To be solved at the exercise session.

Note: all the needed data sets are either given below or available in base R.

  1. The data set iris contains measurements of the sepal length and width and petal length and width for 50 flowers from each of 3 species of iris. We want to study the distribution of the ratio between sepal length and sepal width of an iris of the species setosa.
    1. Create a new 1-dimensional data set which contains only the ratios Sepal.Length/Sepal.Width for the irises of the species setosa.
    2. Find a suitable way to visualize the ratio.
    3. Use bootstrapping to construct a 95% confidence interval for the expected value of the ratio.
    4. Add the confidence interval end points to the plot of part b.
    5. What does the confidence interval tell us about the distribution of the ratio?
    6. What assumptions did the confidence interval in part c make?

  1. The data set below contains the annual salaries (in dollars) of 8 American women and 8 American men. The observations are paired such that each woman is matched with a man having similar background (age, occupation, level of education, etc). We are interested in studying whether the expected values of the salaries of women and men differ.
    1. Find a suitable way to visualize the data.
    2. Which test is appropriate in studying our question of interest?
    3. State the hypotheses of your chosen test and conduct it on the significance level 10%.
    4. What is the conclusion of the test?
    5. What assumptions did the test in part c make? Are they justifiable?
salary <- data.frame(women = c(42600, 43600, 49300, 42300, 46200, 45900, 47500, 41300),
                     men = c(46200, 44700, 48400, 41700, 48600, 49300, 48300, 44300))

  1. Consider again the iris data set from exercise 1. Study whether the expected values and variances of Petal.Length differ between irises of the species versicolor and virginica
    1. Find a suitable way to visualize the data.
    2. Test whether the expected values differ using the two-sample t-test on a significance level 5%.
    3. Test whether the variances differ using the variance comparison test on a significance level 5%.
    4. What are the conclusions of the tests?
    5. What assumptions did the tests in parts b and c make? Are they justifiable?

  1. (Optional) Writing bootstrapping code every time from scratch gets quickly repetitive and a better idea is to use the package boot.
    1. Find out how the function boot works and use it to solve exercise 1c.
    2. Use also the function abc.ci to compute a bootstrap confidence interval for the ratio and compare the results.

  1. (Optional) Consider the data set nhtemp which contains the mean annual temperatures in New Haven, Connecticut, from 1912 to 1971. Does it make sense to use bootstrap to estimate confidence intervals for this kind of time series data? (Hint: are the bootstrap samples similar to the original sample in a meaningful way?)

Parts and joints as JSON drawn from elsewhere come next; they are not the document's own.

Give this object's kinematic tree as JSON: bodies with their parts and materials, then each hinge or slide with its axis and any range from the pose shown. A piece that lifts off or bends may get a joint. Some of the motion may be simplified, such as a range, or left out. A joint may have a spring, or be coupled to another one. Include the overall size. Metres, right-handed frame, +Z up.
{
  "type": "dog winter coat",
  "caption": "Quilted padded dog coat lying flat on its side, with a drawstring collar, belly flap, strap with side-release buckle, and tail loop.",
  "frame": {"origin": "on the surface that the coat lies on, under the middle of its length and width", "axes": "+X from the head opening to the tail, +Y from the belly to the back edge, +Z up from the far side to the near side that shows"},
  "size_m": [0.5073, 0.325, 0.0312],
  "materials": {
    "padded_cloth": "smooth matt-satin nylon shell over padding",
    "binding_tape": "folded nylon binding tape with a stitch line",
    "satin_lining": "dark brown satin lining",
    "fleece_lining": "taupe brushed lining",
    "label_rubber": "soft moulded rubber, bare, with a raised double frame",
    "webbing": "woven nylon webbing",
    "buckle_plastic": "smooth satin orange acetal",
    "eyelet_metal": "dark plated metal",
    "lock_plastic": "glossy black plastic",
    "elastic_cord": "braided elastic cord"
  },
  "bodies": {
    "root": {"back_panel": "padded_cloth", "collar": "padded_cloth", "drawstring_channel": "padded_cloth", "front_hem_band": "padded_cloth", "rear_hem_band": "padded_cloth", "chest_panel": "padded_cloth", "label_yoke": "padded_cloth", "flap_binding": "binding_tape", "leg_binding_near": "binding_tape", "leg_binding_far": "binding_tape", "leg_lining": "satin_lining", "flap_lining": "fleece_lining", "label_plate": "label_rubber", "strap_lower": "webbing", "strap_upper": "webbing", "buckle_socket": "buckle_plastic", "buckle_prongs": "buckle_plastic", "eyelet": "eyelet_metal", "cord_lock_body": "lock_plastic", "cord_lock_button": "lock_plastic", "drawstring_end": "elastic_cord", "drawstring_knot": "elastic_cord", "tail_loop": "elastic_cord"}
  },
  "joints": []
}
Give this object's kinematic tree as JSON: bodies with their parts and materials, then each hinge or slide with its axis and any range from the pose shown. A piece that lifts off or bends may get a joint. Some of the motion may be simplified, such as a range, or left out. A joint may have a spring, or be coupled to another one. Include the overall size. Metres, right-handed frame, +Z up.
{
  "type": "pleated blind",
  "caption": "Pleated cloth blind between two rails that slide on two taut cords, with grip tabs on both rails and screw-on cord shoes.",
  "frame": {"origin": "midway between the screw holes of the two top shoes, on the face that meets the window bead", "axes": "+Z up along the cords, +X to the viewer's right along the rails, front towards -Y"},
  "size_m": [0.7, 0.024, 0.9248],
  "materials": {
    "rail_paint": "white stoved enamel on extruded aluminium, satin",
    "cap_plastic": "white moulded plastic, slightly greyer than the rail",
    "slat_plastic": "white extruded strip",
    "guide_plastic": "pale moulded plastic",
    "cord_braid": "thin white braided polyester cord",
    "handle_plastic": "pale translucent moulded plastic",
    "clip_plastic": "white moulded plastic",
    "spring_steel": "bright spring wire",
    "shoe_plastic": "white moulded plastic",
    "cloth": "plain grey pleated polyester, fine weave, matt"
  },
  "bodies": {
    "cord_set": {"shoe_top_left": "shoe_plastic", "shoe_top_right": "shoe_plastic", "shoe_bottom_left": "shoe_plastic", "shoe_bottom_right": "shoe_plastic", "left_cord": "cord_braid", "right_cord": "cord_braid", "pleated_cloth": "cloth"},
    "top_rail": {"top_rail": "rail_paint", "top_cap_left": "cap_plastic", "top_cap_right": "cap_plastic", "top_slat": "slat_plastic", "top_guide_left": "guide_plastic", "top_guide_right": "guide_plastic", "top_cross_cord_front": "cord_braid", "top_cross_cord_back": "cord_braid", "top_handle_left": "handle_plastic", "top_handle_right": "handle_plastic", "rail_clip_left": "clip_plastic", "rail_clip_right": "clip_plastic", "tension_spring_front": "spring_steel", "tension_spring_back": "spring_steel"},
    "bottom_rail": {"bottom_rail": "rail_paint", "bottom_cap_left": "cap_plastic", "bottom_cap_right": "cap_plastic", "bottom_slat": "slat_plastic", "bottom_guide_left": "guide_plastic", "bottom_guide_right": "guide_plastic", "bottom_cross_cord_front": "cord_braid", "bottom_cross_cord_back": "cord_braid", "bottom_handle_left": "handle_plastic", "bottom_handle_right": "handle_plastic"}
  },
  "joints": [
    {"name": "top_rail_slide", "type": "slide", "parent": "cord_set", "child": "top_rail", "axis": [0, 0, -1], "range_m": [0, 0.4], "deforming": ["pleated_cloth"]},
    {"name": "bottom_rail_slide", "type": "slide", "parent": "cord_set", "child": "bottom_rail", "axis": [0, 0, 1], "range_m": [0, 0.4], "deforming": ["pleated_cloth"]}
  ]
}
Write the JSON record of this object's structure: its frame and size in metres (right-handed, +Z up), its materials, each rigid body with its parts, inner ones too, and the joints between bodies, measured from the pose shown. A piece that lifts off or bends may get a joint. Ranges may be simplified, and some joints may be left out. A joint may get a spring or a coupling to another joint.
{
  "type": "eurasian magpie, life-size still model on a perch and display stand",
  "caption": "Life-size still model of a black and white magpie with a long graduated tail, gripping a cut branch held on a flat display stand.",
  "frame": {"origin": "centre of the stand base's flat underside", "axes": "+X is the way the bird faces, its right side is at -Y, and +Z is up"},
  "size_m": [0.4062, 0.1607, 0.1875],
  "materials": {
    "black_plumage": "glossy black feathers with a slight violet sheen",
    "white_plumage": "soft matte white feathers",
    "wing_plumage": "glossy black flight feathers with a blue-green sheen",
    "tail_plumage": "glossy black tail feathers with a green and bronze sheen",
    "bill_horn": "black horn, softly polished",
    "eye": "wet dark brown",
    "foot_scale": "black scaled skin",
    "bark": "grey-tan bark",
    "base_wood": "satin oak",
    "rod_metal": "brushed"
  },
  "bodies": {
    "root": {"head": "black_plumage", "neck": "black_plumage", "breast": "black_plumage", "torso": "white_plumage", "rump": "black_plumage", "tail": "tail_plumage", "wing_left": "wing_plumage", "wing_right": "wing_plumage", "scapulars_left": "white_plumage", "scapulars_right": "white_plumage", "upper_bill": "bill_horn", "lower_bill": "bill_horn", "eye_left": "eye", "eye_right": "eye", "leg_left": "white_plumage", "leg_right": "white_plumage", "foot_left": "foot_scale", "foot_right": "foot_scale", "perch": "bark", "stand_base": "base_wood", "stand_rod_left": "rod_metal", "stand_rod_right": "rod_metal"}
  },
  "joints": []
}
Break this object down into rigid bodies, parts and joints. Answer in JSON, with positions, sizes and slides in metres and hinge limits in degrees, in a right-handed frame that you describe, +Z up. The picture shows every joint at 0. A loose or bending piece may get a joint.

  1. (Optional) Let \(x_1,\ldots ,x_{100}\) be a random sample from the exponential distribution with the unknown rate parameter \(\lambda\). We test the hypotheses,

    • H0: \(\lambda = 1\),
    • H1: \(\lambda \neq 1\),
    using \(t = (\bar{x})^{-1}\) as a test statistic. Using simulations,
    1. find an approximate 95% critical region for the test,
    2. find the approximate Type II error probaility when the true value of the parameter is \(\lambda = 2\) and we use the critical region from part a.